Maßnahmen zur Gesundung wurden in pragmatischer Form 1961 auf der Insel Mainau in der „Grünen Charta“ zusammengefasst, die teilweise als eines der wichtigsten 1000 Dokumente der Menschheit gilt. Weiterführend wurde bei Ulmer 1963 die Zeitschrift Naturschutz und Landschaftspflege gegründet.
„An seine Beschreibung über die historische Entwicklung der Landwirtschaft fügt Matthias Ulmer eine Bewertung der landwirtschaftlichen Produktionsverfahren an, die eine sehr persönliche Note zeigt.“
Die Geschichte der Landwirtschaft und ihrer Medien beleuchtet der Verleger im Zusammenhang mit der Gründung der Hochschule Hohenheim 1819 und des Wochenblattes 1834. Zum Verlag Ulmer kam das Blatt aber erst 1945 nach der Auflösung des Reichsnährstand Verlags. Herausgeber wurde 1947 der neu gegründete Bauernverband Württemberg-Baden.

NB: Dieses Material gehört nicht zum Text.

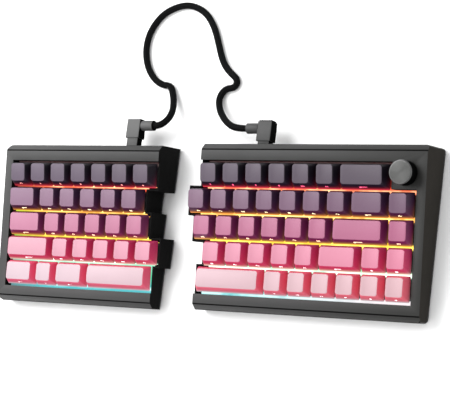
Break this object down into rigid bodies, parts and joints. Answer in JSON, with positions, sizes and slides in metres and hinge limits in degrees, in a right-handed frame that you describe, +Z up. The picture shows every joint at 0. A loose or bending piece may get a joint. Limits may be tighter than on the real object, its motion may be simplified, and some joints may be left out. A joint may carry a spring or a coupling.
{
  "type": "ergonomic split keyboard",
  "caption": "Split keyboard in two wedge-shaped halves with tapered backlit keys, a turning metal knob at the back right corner and a short link cable between the halves.",
  "frame": {"origin": "on the desk, under the middle of the box around the two halves", "axes": "+Z up, +Y to the back where the link cable leaves, +X to the right half"},
  "size_m": [0.361, 0.2396, 0.0401],
  "materials": {
    "case": "fine satin dark grey",
    "plate": "black powder coat",
    "board": "black solder mask",
    "housing": "smoky switch housing",
    "light": "white lamp body",
    "foot": "black rubber",
    "steel": "plain steel",
    "plug": "moulded dark grey",
    "encoder": "black moulding",
    "knob": "anodised dark grey",
    "cable": "black braided jacket",
    "caps_number_row": "fine matt",
    "caps_upper_row": "fine matt",
    "caps_home_row": "fine matt",
    "caps_lower_row": "fine matt",
    "caps_bottom_row": "fine matt"
  },
  "bodies": {
    "right_half": {"right_top_case": "case", "right_bottom_cover": "case", "right_switch_plate": "plate", "right_circuit_board": "board", "right_switch_housings": "housing", "right_stabiliser_housings": "housing", "right_lights": "light", "right_rubber_feet": "foot", "right_case_screws": "steel", "right_link_socket": "steel", "right_plug": "plug", "right_plug_shell": "steel", "encoder_body": "encoder", "link_cable": "cable"},
    "left_half": {"left_top_case": "case", "left_bottom_cover": "case", "left_switch_plate": "plate", "left_circuit_board": "board", "left_switch_housings": "housing", "left_stabiliser_housings": "housing", "left_lights": "light", "left_rubber_feet": "foot", "left_case_screws": "steel", "left_link_socket": "steel", "left_plug": "plug", "left_plug_shell": "steel", "host_socket": "steel"},
    "encoder_rotor": {"encoder_rotor": "encoder"},
    "knob": {"encoder_shaft": "steel", "volume_knob": "knob"},
    "escape_key": {"escape_key": "caps_number_row"},
    "tab_key": {"tab_key": "caps_upper_row"},
    "caps_lock_key": {"caps_lock_key": "caps_home_row"},
    "left_shift_key": {"left_shift_key": "caps_lower_row"},
    "left_control_key": {"left_control_key": "caps_bottom_row"},
    "system_key": {"system_key": "caps_bottom_row"},
    "left_alt_key": {"left_alt_key": "caps_bottom_row"},
    "left_space_key": {"left_space_key": "caps_bottom_row"},
    "left_number_row_keys": {"left_number_row_keys": "caps_number_row"},
    "left_upper_row_keys": {"left_upper_row_keys": "caps_upper_row"},
    "left_home_row_keys": {"left_home_row_keys": "caps_home_row"},
    "left_lower_row_keys": {"left_lower_row_keys": "caps_lower_row"},
    "backspace_key": {"backspace_key": "caps_number_row"},
    "backslash_key": {"backslash_key": "caps_upper_row"},
    "delete_key": {"delete_key": "caps_upper_row"},
    "enter_key": {"enter_key": "caps_home_row"},
    "page_up_key": {"page_up_key": "caps_home_row"},
    "right_shift_key": {"right_shift_key": "caps_lower_row"},
    "arrow_up_key": {"arrow_up_key": "caps_lower_row"},
    "page_down_key": {"page_down_key": "caps_lower_row"},
    "right_space_key": {"right_space_key": "caps_bottom_row"},
    "arrow_left_key": {"arrow_left_key": "caps_bottom_row"},
    "arrow_down_key": {"arrow_down_key": "caps_bottom_row"},
    "arrow_right_key": {"arrow_right_key": "caps_bottom_row"},
    "right_number_row_keys": {"right_number_row_keys": "caps_number_row"},
    "right_upper_row_keys": {"right_upper_row_keys": "caps_upper_row"},
    "right_home_row_keys": {"right_home_row_keys": "caps_home_row"},
    "right_lower_row_keys": {"right_lower_row_keys": "caps_lower_row"},
    "right_bottom_row_keys": {"right_bottom_row_keys": "caps_bottom_row"}
  },
  "joints": [
    {"name": "half_spread", "type": "slide", "parent": "right_half", "child": "left_half", "axis": [1, 0, 0], "range_m": [-0.03, 0.012], "deforming": ["link_cable"]},
    {"name": "escape_key_press", "type": "slide", "parent": "left_half", "child": "escape_key", "axis": [0, -0.1219, 0.9925], "range_m": [-0.0038, 0], "stiffness_N_per_m": 120, "springref_m": 0.0035},
    {"name": "tab_key_press", "type": "slide", "parent": "left_half", "child": "tab_key", "axis": [0, -0.1219, 0.9925], "range_m": [-0.0038, 0], "stiffness_N_per_m": 120, "springref_m": 0.0035},
    {"name": "caps_lock_key_press", "type": "slide", "parent": "left_half", "child": "caps_lock_key", "axis": [0, -0.1219, 0.9925], "range_m": [-0.0038, 0], "stiffness_N_per_m": 120, "springref_m": 0.0035},
    {"name": "left_shift_key_press", "type": "slide", "parent": "left_half", "child": "left_shift_key", "axis": [0, -0.1219, 0.9925], "range_m": [-0.0038, 0], "stiffness_N_per_m": 120, "springref_m": 0.0035},
    {"name": "left_control_key_press", "type": "slide", "parent": "left_half", "child": "left_control_key", "axis": [0, -0.1219, 0.9925], "range_m": [-0.0038, 0], "stiffness_N_per_m": 120, "springref_m": 0.0035},
    {"name": "system_key_press", "type": "slide", "parent": "left_half", "child": "system_key", "axis": [0, -0.1219, 0.9925], "range_m": [-0.0038, 0], "stiffness_N_per_m": 120, "springref_m": 0.0035},
    {"name": "left_alt_key_press", "type": "slide", "parent": "left_half", "child": "left_alt_key", "axis": [0, -0.1219, 0.9925], "range_m": [-0.0038, 0], "stiffness_N_per_m": 120, "springref_m": 0.0035},
    {"name": "left_space_key_press", "type": "slide", "parent": "left_half", "child": "left_space_key", "axis": [0, -0.1219, 0.9925], "range_m": [-0.0038, 0], "stiffness_N_per_m": 120, "springref_m": 0.0035},
    {"name": "left_number_row_keys_press", "type": "slide", "parent": "left_half", "child": "left_number_row_keys", "axis": [0, -0.1219, 0.9925], "range_m": [-0.0038, 0], "stiffness_N_per_m": 720, "springref_m": 0.0035},
    {"name": "left_upper_row_keys_press", "type": "slide", "parent": "left_half", "child": "left_upper_row_keys", "axis": [0, -0.1219, 0.9925], "range_m": [-0.0038, 0], "stiffness_N_per_m": 600, "springref_m": 0.0035},
    {"name": "left_home_row_keys_press", "type": "slide", "parent": "left_half", "child": "left_home_row_keys", "axis": [0, -0.1219, 0.9925], "range_m": [-0.0038, 0], "stiffness_N_per_m": 600, "springref_m": 0.0035},
    {"name": "left_lower_row_keys_press", "type": "slide", "parent": "left_half", "child": "left_lower_row_keys", "axis": [0, -0.1219, 0.9925], "range_m": [-0.0038, 0], "stiffness_N_per_m": 600, "springref_m": 0.0035},
    {"name": "backspace_key_press", "type": "slide", "parent": "right_half", "child": "backspace_key", "axis": [0, -0.1219, 0.9925], "range_m": [-0.0038, 0], "stiffness_N_per_m": 120, "springref_m": 0.0035},
    {"name": "backslash_key_press", "type": "slide", "parent": "right_half", "child": "backslash_key", "axis": [0, -0.1219, 0.9925], "range_m": [-0.0038, 0], "stiffness_N_per_m": 120, "springref_m": 0.0035},
    {"name": "delete_key_press", "type": "slide", "parent": "right_half", "child": "delete_key", "axis": [0, -0.1219, 0.9925], "range_m": [-0.0038, 0], "stiffness_N_per_m": 120, "springref_m": 0.0035},
    {"name": "enter_key_press", "type": "slide", "parent": "right_half", "child": "enter_key", "axis": [0, -0.1219, 0.9925], "range_m": [-0.0038, 0], "stiffness_N_per_m": 120, "springref_m": 0.0035},
    {"name": "page_up_key_press", "type": "slide", "parent": "right_half", "child": "page_up_key", "axis": [0, -0.1219, 0.9925], "range_m": [-0.0038, 0], "stiffness_N_per_m": 120, "springref_m": 0.0035},
    {"name": "right_shift_key_press", "type": "slide", "parent": "right_half", "child": "right_shift_key", "axis": [0, -0.1219, 0.9925], "range_m": [-0.0038, 0], "stiffness_N_per_m": 120, "springref_m": 0.0035},
    {"name": "arrow_up_key_press", "type": "slide", "parent": "right_half", "child": "arrow_up_key", "axis": [0, -0.1219, 0.9925], "range_m": [-0.0038, 0], "stiffness_N_per_m": 120, "springref_m": 0.0035},
    {"name": "page_down_key_press", "type": "slide", "parent": "right_half", "child": "page_down_key", "axis": [0, -0.1219, 0.9925], "range_m": [-0.0038, 0], "stiffness_N_per_m": 120, "springref_m": 0.0035},
    {"name": "right_space_key_press", "type": "slide", "parent": "right_half", "child": "right_space_key", "axis": [0, -0.1219, 0.9925], "range_m": [-0.0038, 0], "stiffness_N_per_m": 120, "springref_m": 0.0035},
    {"name": "arrow_left_key_press", "type": "slide", "parent": "right_half", "child": "arrow_left_key", "axis": [0, -0.1219, 0.9925], "range_m": [-0.0038, 0], "stiffness_N_per_m": 120, "springref_m": 0.0035},
    {"name": "arrow_down_key_press", "type": "slide", "parent": "right_half", "child": "arrow_down_key", "axis": [0, -0.1219, 0.9925], "range_m": [-0.0038, 0], "stiffness_N_per_m": 120, "springref_m": 0.0035},
    {"name": "arrow_right_key_press", "type": "slide", "parent": "right_half", "child": "arrow_right_key", "axis": [0, -0.1219, 0.9925], "range_m": [-0.0038, 0], "stiffness_N_per_m": 120, "springref_m": 0.0035},
    {"name": "right_number_row_keys_press", "type": "slide", "parent": "right_half", "child": "right_number_row_keys", "axis": [0, -0.1219, 0.9925], "range_m": [-0.0038, 0], "stiffness_N_per_m": 720, "springref_m": 0.0035},
    {"name": "right_upper_row_keys_press", "type": "slide", "parent": "right_half", "child": "right_upper_row_keys", "axis": [0, -0.1219, 0.9925], "range_m": [-0.0038, 0], "stiffness_N_per_m": 840, "springref_m": 0.0035},
    {"name": "right_home_row_keys_press", "type": "slide", "parent": "right_half", "child": "right_home_row_keys", "axis": [0, -0.1219, 0.9925], "range_m": [-0.0038, 0], "stiffness_N_per_m": 720, "springref_m": 0.0035},
    {"name": "right_lower_row_keys_press", "type": "slide", "parent": "right_half", "child": "right_lower_row_keys", "axis": [0, -0.1219, 0.9925], "range_m": [-0.0038, 0], "stiffness_N_per_m": 600, "springref_m": 0.0035},
    {"name": "right_bottom_row_keys_press", "type": "slide", "parent": "right_half", "child": "right_bottom_row_keys", "axis": [0, -0.1219, 0.9925], "range_m": [-0.0038, 0], "stiffness_N_per_m": 360, "springref_m": 0.0035},
    {"name": "knob_turn", "type": "hinge", "parent": "right_half", "child": "encoder_rotor", "pos_m": [0.16528, 0.03931, 0.02677], "axis": [0, -0.1219, 0.9925], "continuous": true},
    {"name": "knob_press", "type": "slide", "parent": "encoder_rotor", "child": "knob", "axis": [0, -0.1219, 0.9925], "range_m": [-0.0005, 0], "stiffness_N_per_m": 1500, "springref_m": 0.0008}
  ]
}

An seine ausführliche Beschreibung über die historische Entwicklung der Landwirtschaft und ihrer Organisationen vom Landwirtschaftlichen Verein über den Hauptverband, die Landwirtschaftskammer bis zum Landesbauernverband und den Genossenschaften fügt Matthias Ulmer eine Bewertung der landwirtschaftlichen Produktionsverfahren an, die eine sehr persönliche Note zeigt.
„Ulmer bezeichnet den Weg zur spezialisierten ressourcenintensiven Agrarproduktion als Agrarrevolution,
die niemand erahnt,
geschweige denn gewollt habe.“
Die erste grundlegende Veränderung der Landwirtschaft macht Ulmer am Zeitraum 1950 bis 1960 fest, als die Zahl der Beschäftigten auf den Bauernhöfen von fünf auf drei Millionen zurückging. Seine Aussage: „Der Weg zur Spezialisierung und zum Großbetrieb war eingeschlagen.“ Sein Bedauern und die Kritik an dieser Entwicklung gründet stark auf dem Buch des Wissenschaftlers Frank Uekötter mit dem Titel „Die Wahrheit ist auf dem Feld“ von 2010. Er bezeichnet den Weg zur spezialisierten ressourcenintensiven Agrarproduktion als Agrarrevolution, die niemand erahnt, geschweige denn gewollt habe.
Ulmer: „Es war schwierig, von der von der Beratung und den Fachmedien angesagten normalen Linie abzuweichen. Wer es dennoch wagte, einen alternativen Weg zu gehen, hatte die große Mehrheit geschlossen gegen sich.“
Etwas pauschal und wieder von Uekötter souffliert, verurteilt der Verleger die Intensivierungen in Tierhaltung und Tierzucht, Pflanzenbau und Pflanzenzüchtung sowie beim Einsatz der Chemie. Er bedauert: „Die Folge der Kriegswirtschaft hätte nach 1945 eine Renaissance des ganzen (vielseitigen) Landwirts sein können.“
„Ein Werk, das in seiner Fülle und historischenVielfalt einzigartig ist.“
Insgesamt hat Matthias Ulmer mit unvorstellbarem Fleiß ein Werk geschaffen, das in seiner Fülle und historischen Vielfalt einzigartig ist. Wer sich damit beschäftigt, sitzt an einer Quelle die strömt und nicht aufhört, das Verlangen nach dem Wissen über Gewesenes, Wichtiges und Zukünftiges weit über die Landwirtschaft hinaus zu stillen.